• SET EXERCISE
Quote the lines exactly, starting with the line that contains "baseRing();" and ending with the line that contains "points = [vertex.co", and leave out all other lines.
++++ GIVEN INFORMATION ++++
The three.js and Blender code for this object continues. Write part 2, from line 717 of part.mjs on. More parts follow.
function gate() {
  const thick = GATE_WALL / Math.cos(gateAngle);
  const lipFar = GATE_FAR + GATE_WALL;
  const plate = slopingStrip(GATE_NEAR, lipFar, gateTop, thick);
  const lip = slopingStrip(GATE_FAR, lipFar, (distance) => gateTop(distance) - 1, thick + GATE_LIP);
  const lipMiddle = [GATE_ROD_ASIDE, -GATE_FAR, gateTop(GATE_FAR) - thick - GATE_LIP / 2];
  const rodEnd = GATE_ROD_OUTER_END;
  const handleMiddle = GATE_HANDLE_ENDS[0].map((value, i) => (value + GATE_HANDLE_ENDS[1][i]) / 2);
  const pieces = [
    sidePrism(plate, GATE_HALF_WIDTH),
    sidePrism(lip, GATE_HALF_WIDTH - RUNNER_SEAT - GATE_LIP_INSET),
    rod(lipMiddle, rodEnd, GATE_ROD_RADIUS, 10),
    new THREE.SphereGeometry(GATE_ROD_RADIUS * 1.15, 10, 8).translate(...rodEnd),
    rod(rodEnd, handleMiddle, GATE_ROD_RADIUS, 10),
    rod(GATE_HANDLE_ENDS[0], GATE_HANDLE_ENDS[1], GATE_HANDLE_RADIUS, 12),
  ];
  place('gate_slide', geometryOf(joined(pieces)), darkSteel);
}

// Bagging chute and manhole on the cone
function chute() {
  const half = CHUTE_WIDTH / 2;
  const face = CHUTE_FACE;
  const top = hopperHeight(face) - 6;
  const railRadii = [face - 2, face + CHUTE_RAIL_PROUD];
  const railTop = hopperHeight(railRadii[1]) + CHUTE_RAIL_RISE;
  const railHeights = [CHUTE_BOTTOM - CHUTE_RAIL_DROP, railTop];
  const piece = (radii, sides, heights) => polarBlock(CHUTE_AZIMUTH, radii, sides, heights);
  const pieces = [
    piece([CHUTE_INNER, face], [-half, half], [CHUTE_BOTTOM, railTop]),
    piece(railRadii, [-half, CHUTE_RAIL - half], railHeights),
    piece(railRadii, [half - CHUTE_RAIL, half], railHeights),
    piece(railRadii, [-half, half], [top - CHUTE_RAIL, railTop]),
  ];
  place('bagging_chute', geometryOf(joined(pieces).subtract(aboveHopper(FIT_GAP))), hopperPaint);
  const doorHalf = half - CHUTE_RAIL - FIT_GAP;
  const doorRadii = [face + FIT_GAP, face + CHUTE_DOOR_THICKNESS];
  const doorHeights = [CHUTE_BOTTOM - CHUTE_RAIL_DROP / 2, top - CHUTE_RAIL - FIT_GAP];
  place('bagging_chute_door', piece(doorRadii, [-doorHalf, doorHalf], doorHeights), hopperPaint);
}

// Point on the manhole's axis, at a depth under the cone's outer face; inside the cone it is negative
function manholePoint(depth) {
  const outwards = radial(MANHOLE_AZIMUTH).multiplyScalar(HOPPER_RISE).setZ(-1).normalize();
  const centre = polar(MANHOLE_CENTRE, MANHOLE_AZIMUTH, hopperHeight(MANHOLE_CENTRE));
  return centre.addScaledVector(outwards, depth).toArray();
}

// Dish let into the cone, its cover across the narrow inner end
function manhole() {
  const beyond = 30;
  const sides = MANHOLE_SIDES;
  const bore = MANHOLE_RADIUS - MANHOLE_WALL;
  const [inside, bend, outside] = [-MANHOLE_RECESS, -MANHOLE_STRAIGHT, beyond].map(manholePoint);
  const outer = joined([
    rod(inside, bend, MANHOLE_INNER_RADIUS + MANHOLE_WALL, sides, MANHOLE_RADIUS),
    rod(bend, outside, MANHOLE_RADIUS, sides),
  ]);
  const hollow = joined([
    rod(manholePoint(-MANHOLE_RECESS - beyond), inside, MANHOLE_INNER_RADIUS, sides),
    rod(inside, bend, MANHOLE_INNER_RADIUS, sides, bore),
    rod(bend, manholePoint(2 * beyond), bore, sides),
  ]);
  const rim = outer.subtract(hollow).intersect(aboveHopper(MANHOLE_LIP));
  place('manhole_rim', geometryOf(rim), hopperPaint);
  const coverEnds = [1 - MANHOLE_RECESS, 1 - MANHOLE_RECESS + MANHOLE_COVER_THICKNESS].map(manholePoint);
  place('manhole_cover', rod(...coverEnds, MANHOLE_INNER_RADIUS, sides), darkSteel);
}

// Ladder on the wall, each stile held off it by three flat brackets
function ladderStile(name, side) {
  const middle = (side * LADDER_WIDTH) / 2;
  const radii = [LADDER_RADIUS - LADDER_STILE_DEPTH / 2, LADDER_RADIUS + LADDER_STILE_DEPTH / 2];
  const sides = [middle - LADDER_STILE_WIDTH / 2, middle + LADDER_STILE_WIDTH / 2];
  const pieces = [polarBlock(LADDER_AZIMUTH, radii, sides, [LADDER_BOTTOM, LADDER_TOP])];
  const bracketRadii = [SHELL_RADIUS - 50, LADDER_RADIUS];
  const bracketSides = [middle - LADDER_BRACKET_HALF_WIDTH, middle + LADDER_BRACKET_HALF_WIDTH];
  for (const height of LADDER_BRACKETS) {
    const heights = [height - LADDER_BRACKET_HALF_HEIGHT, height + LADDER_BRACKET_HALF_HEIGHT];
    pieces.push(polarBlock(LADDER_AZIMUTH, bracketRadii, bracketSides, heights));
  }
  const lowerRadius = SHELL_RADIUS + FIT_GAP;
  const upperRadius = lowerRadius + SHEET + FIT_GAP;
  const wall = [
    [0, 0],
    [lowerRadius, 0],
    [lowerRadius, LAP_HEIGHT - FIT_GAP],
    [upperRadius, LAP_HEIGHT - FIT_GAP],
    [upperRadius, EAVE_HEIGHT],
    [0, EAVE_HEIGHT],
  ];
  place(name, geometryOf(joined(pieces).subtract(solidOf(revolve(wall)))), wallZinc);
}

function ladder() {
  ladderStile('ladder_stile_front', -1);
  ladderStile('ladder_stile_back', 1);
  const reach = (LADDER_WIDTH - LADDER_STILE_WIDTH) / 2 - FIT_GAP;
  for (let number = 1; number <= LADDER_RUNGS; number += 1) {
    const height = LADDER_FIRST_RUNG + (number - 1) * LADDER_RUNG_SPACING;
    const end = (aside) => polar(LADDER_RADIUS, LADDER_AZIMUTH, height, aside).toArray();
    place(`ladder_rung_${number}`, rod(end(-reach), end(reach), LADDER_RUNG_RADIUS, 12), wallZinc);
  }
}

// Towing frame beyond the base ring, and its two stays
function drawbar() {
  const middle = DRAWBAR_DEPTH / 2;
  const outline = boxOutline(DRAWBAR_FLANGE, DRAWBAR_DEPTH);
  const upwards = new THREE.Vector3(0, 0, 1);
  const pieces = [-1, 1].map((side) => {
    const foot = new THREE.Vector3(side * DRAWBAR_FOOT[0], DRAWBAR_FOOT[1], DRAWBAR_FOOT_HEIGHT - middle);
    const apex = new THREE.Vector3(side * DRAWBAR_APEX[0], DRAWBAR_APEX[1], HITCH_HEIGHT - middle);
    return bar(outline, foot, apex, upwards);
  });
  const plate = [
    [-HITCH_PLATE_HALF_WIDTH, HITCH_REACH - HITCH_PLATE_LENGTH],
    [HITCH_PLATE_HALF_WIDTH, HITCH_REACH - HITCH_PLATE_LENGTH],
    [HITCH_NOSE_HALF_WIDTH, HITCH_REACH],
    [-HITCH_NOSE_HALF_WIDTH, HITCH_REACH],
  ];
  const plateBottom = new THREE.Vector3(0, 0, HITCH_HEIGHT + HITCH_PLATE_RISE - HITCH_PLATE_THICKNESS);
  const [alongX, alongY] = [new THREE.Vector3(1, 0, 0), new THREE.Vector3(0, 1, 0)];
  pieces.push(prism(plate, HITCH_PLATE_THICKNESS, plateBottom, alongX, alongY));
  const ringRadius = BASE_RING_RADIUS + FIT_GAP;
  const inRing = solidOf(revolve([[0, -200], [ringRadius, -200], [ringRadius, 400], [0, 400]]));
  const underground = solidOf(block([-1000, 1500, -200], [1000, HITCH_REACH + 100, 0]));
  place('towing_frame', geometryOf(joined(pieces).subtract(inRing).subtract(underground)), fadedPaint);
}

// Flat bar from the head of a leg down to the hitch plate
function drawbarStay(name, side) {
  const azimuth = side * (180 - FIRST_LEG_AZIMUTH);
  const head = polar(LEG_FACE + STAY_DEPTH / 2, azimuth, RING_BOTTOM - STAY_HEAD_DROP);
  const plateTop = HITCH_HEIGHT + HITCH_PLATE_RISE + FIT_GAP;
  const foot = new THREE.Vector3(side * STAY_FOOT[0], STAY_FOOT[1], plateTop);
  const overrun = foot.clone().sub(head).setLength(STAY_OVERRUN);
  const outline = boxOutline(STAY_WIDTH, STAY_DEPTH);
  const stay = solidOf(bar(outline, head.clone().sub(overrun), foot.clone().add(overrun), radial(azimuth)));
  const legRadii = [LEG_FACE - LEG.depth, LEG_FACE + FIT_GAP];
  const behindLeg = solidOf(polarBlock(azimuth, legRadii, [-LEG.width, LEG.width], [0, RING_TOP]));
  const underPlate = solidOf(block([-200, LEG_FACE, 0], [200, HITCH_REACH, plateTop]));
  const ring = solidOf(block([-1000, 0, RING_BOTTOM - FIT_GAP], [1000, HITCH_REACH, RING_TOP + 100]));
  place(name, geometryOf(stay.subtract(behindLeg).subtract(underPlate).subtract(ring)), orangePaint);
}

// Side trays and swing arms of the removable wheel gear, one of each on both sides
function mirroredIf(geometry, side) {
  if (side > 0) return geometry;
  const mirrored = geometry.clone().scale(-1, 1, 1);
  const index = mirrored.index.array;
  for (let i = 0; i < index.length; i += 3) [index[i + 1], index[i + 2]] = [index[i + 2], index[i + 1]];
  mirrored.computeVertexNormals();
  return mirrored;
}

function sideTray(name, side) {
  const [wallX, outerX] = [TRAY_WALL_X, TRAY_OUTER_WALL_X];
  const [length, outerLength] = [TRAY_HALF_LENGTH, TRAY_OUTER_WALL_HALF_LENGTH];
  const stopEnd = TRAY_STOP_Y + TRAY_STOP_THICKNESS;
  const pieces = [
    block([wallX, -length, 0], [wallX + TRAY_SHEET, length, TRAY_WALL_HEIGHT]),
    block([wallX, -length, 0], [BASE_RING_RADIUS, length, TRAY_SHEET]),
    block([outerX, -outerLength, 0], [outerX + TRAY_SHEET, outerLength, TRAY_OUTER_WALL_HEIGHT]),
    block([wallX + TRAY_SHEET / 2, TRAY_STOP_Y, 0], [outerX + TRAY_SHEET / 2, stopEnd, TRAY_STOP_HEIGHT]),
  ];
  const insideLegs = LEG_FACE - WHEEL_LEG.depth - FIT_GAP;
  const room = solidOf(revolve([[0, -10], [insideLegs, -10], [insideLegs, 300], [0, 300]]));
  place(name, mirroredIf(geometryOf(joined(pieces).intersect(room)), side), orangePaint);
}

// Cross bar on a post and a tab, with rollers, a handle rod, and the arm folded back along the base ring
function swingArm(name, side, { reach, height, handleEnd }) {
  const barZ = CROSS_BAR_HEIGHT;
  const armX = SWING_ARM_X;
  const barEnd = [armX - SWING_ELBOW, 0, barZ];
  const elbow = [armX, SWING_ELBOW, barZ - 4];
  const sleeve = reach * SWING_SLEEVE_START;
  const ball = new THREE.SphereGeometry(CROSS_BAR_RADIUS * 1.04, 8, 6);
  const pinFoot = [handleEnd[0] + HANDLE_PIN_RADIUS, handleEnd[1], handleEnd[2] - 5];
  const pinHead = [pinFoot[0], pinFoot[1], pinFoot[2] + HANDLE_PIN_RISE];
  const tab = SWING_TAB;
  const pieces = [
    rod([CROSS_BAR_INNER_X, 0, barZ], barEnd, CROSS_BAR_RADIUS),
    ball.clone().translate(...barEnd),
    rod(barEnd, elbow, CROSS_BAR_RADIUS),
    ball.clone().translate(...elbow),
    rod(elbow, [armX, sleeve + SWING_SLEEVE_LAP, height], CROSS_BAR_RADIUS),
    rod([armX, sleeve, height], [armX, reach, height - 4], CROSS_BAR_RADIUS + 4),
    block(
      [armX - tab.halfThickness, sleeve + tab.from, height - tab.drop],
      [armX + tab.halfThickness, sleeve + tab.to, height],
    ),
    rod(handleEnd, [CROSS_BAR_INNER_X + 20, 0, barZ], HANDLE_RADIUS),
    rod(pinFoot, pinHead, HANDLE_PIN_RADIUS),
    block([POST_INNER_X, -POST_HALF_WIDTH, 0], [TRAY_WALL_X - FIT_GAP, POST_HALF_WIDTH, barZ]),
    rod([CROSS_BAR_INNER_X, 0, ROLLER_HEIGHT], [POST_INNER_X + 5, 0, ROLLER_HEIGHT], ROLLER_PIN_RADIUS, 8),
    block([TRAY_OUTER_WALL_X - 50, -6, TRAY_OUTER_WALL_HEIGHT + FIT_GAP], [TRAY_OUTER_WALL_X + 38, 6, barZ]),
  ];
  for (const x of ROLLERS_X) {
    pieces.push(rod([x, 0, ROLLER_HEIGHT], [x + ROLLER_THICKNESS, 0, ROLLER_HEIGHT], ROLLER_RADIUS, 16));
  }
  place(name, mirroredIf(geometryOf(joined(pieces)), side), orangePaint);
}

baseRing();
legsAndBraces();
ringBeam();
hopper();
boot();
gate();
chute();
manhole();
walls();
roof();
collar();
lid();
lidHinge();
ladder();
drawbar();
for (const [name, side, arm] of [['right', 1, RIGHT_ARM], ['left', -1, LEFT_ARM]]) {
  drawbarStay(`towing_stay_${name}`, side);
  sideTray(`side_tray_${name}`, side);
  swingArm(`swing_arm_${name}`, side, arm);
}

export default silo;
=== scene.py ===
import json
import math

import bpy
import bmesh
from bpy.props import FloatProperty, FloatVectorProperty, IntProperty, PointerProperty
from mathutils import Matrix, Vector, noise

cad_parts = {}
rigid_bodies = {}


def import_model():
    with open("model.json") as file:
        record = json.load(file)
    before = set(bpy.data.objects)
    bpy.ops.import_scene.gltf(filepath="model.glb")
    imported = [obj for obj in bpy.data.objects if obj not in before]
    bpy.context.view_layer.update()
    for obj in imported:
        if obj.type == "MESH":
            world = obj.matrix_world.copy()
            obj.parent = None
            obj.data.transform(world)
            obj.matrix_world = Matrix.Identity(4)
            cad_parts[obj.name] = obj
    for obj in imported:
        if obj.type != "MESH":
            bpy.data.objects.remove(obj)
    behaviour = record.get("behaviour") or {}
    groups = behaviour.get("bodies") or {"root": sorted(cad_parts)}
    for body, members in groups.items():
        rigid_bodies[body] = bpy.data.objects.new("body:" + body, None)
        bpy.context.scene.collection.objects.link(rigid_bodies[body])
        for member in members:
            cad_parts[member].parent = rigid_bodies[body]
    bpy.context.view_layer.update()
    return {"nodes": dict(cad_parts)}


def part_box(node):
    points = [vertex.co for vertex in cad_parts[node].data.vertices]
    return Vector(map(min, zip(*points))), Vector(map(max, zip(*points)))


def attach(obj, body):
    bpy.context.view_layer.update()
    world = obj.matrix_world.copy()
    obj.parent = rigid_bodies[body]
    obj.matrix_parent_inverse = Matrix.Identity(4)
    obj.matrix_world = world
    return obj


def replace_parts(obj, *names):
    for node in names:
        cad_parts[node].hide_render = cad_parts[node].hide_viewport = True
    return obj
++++
• SOLUTION TO THE EXERCISE
baseRing();
legsAndBraces();
ringBeam();
hopper();
boot();
gate();
chute();
manhole();
walls();
roof();
collar();
lid();
lidHinge();
ladder();
drawbar();
for (const [name, side, arm] of [['right', 1, RIGHT_ARM], ['left', -1, LEFT_ARM]]) {
  drawbarStay(`towing_stay_${name}`, side);
  sideTray(`side_tray_${name}`, side);
  swingArm(`swing_arm_${name}`, side, arm);
}

export default silo;
=== scene.py ===
import json
import math

import bpy
import bmesh
from bpy.props import FloatProperty, FloatVectorProperty, IntProperty, PointerProperty
from mathutils import Matrix, Vector, noise

cad_parts = {}
rigid_bodies = {}


def import_model():
    with open("model.json") as file:
        record = json.load(file)
    before = set(bpy.data.objects)
    bpy.ops.import_scene.gltf(filepath="model.glb")
    imported = [obj for obj in bpy.data.objects if obj not in before]
    bpy.context.view_layer.update()
    for obj in imported:
        if obj.type == "MESH":
            world = obj.matrix_world.copy()
            obj.parent = None
            obj.data.transform(world)
            obj.matrix_world = Matrix.Identity(4)
            cad_parts[obj.name] = obj
    for obj in imported:
        if obj.type != "MESH":
            bpy.data.objects.remove(obj)
    behaviour = record.get("behaviour") or {}
    groups = behaviour.get("bodies") or {"root": sorted(cad_parts)}
    for body, members in groups.items():
        rigid_bodies[body] = bpy.data.objects.new("body:" + body, None)
        bpy.context.scene.collection.objects.link(rigid_bodies[body])
        for member in members:
            cad_parts[member].parent = rigid_bodies[body]
    bpy.context.view_layer.update()
    return {"nodes": dict(cad_parts)}


def part_box(node):
    points = [vertex.co for vertex in cad_parts[node].data.vertices]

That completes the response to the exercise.